Il est un peu notre Cioran, l’amertume et le goût du désastre en moins. Comme le génial Roumain, il a sacrifié dans sa jeunesse à l’illusion de changer le monde par la violence, avant de devenir athée en politique. Comme lui, il a beaucoup vagabondé à travers la France, à vélo et surtout à pied, pour tenter de trouver un sens à sa vie. Enfin, il a préféré le retrait aux tapages médiatiques et vit comme un anachorète en plein Paris, dans son appartement du XVe arrondissement, où il nous reçoit.
Depuis Brèves nouvelles du monde publié en 1986 jusqu’au Philosophe facétieux, parus chez José Corti, son éditeur depuis quinze ans, Picard a écrit une quinzaine de livres remarquables par leur qualité de style et leur sobriété de ton. Ses sujets sont l’errance, l’ivresse, l’insomnie, l’amour, la philosophie, et par-dessus tout, l’insondable mystère de celui que l’on est pour soi-même. « Ce que peut espérer de mieux celui qui s’autobiographie, c’est de moins bien se comprendre après qu’avant, en étant plus près du noyau brumeux de son être », écrit-t-il dans Le Vagabond approximatif.
Vagabond et approximatif : ces deux termes vont comme un gant à Georges Picard dont l’existence a commencé par un naufrage.

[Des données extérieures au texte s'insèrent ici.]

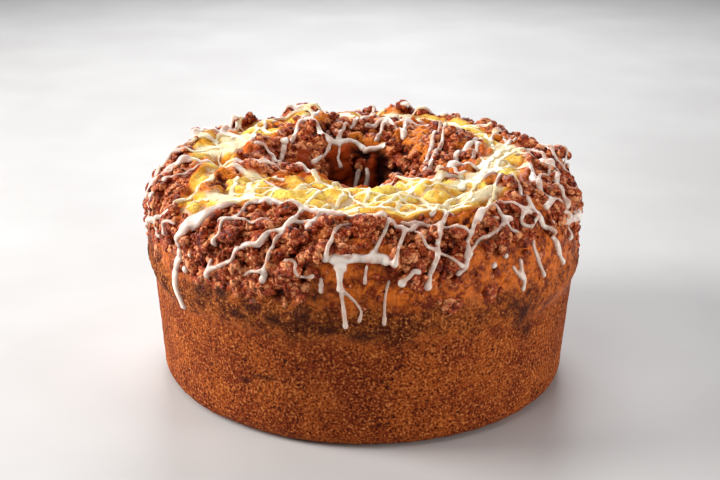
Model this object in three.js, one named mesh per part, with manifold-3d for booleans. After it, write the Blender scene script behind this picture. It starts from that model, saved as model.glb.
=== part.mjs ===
// A ring-shaped coffee cake, 250 mm across, baked in a tube pan and stood the right way up: one cake with
// a torn ring of yellow crumb along its ridge, two beds of baked-on streusel, and the larger streusel
// clumps. Millimetres, +Z up, the origin at the centre of the flat base, and the front towards -Y.
import * as THREE from "three";
import { mergeVertices } from "three/addons/utils/BufferGeometryUtils.js";
import Module from "manifold-3d";

const wasm = await Module();
wasm.setup();
const { smoothstep } = THREE.MathUtils;

// The wall that stood in the pan
const BASE_RADIUS = 117.3;
const FILLET = 9;
const RIM_RADIUS = 120.9;
const RIM_HEIGHT = 62;

// The crown that rose over the rim
const CROWN_RADIUS = 125;
const LIP_TOP = 76;
const SIDE_TOP = 100.7;
const SHOULDER_POWER = 0.85;
const RIDGE_RADIUS = 76;
const RIDGE_HEIGHT = 126.4;

// The hole that the pan's tube left
const MOUTH_RADIUS = 38;
const MOUTH_HEIGHT = 122;
const THROAT_RADIUS = 27;
const THROAT_HEIGHT = 106;
const HOLE_BASE_RADIUS = 33;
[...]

Il y a d’abord ce grand blanc qu’est l’absence d’une mère alcoolique qu’il n’a jamais connue. Pris en charge par l’organisation de secours aux enfants de déportés et orphelins juifs (OSE) qui s’occupe aussi des familles juives démunies, il se réfugie dans les livres sous l’influence de son ouvrier de père, qui lui donne le goût des classiques. Il lit Montaigne et Rousseau, découvre Nerval, un vagabond lui aussi, admire Balzac et Dostoïevski.
Publié depuis 15 ans par José Corti
Gosse de pauvre qui côtoie les riches, il adhère aux Jeunesses communistes dans les années 1960. C’est l’époque où le parti est une contre-société, mais l’institution, trop peu révolutionnaire à son goût, le déçoit. En mai 1968, il rejoint les groupes maoïstes et sacralise la classe ouvrière. Ce n’est pas un violent, tout juste un maladroit. « Le seul pavé que j’ai lancé n’a pas touché la vitre visée, tout juste un réverbère », se souvient Picard. Il a vingt-deux ans et découvre Paris en ville ouverte, les longues balades nocturnes, les amours sans lendemain, les palabres enfiévrées. « Nous vivions cette forme d’épanchement du rêve dans la réalité qu’évoque Nerval », explique-t-il. Puis vient la désillusion. Pour rejoindre le « peuple en lutte », il s’embauche dans une usine de sardines à Lorient, en Bretagne. « Mes rêves partaient en lambeaux avec les viscères des sardines et des maquereaux. » Picard, devenu père d’une petite fille, va devoir gagner sa vie avant de prétendre la changer. Après quelques petits boulots, il devient journaliste chez 50 millions de consommateurs, devenu depuis 60 millions ! Il continue d’y officier, trois jours par semaine. Bigre. Si on lui avait dit à l’époque où il voulait en finir avec la société de consommation qu’il serait le maître d’oeuvre de bancs d’essais pour des lessives et des radios-réveils…
Comme beaucoup d’ex-soixante-huitards, Picard, s’il n’a rien renié de sa jeunesse, défend aujourd’hui une certaine idée, fort classique, de la culture et de son apprentissage qu’il pense devoir être fondé sur l’étude des grands auteurs. (...)
L’ancien gauchiste est devenu conservateur, à sa manière. Il brocarde « ce structuralisme du pauvre » qui a ravagé l’Éducation nationale et fait de tout « jeune » une victime en puissance. Il se fait défenseur de la rigueur grammaticale. Comme d’autres, il pense que la culture littéraire est en voie de marginalisation, ce qui n’est pas contradictoire avec la prolifération de livres transformés en rampes de lancement pour ego. Bref que nous vivons une vilaine époque, mais qu’après tout, c’est depuis toujours le sort de l’artiste d’être non seulement minoritaire, mais la plupart du temps, ignoré. « Je me sens proche de ces écrivains trop engagés dans la littérature pour ne pas y jouer le sens de leur vie, y consumer leur esprit, y sacrifier leur vie sociale… », écrit-il. On peut le croire. Son œuvre en témoigne, qui mérite le détour.